About Me
Guus Dix is Assistant Professor ‘Digitalization of Higher Education’ at the Center for Higher Education Policy Studies (CHEPS, BMS). Before, he worked at Leiden University, the Max Planck Institute for the Study of Societies (Cologne, Germany) and Maastricht University. Guus studied philosophy and sociology at the University of Amsterdam and defended his PhD there in 2014.
As an economic sociologist and sociologist of science, he works on digital data practices in the governance of higher education, especially as they relate to ‘excellence’ and ‘relevance’ as objects of political and managerial intervention. Extending upon his previous research, he develops a new line of research on the measurement of societal impact in relation to its political, institutional and practical ramifications.

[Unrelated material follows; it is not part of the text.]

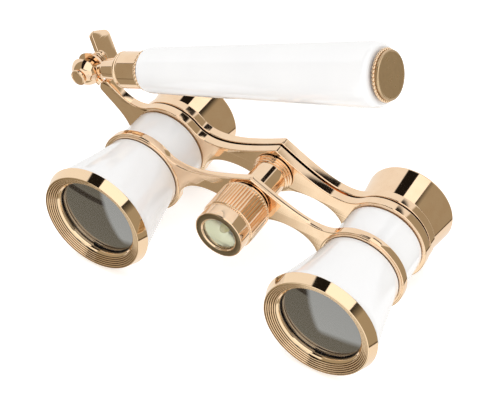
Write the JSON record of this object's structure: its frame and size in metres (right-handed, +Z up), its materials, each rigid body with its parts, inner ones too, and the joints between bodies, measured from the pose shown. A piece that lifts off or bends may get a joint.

Combining research and teaching with strategic intelligence, Guus has been involved in several projects that helped administrators, research funders and policymakers move forward. As the project leader of a research consortium, he evaluated the Horizon2020 Focus Area approach for the European Commission. In his projects on biomedicine, he contributed to public and organizational discussions about recognition and reward systems in academia.
Expertise
Organisations
Research
Guus' overall ambition is to understand how the development of knowledge about human behavior intersects with the wielding of power – in several historical contexts as well as in its present-day manifestation.
In a first research project, this led him to qualitatively study the place of economic expertise in Dutch politics. More in particular, he analyzed how economists construct predictions about the distant future and how these economic predictions then circulate in educational policymaking.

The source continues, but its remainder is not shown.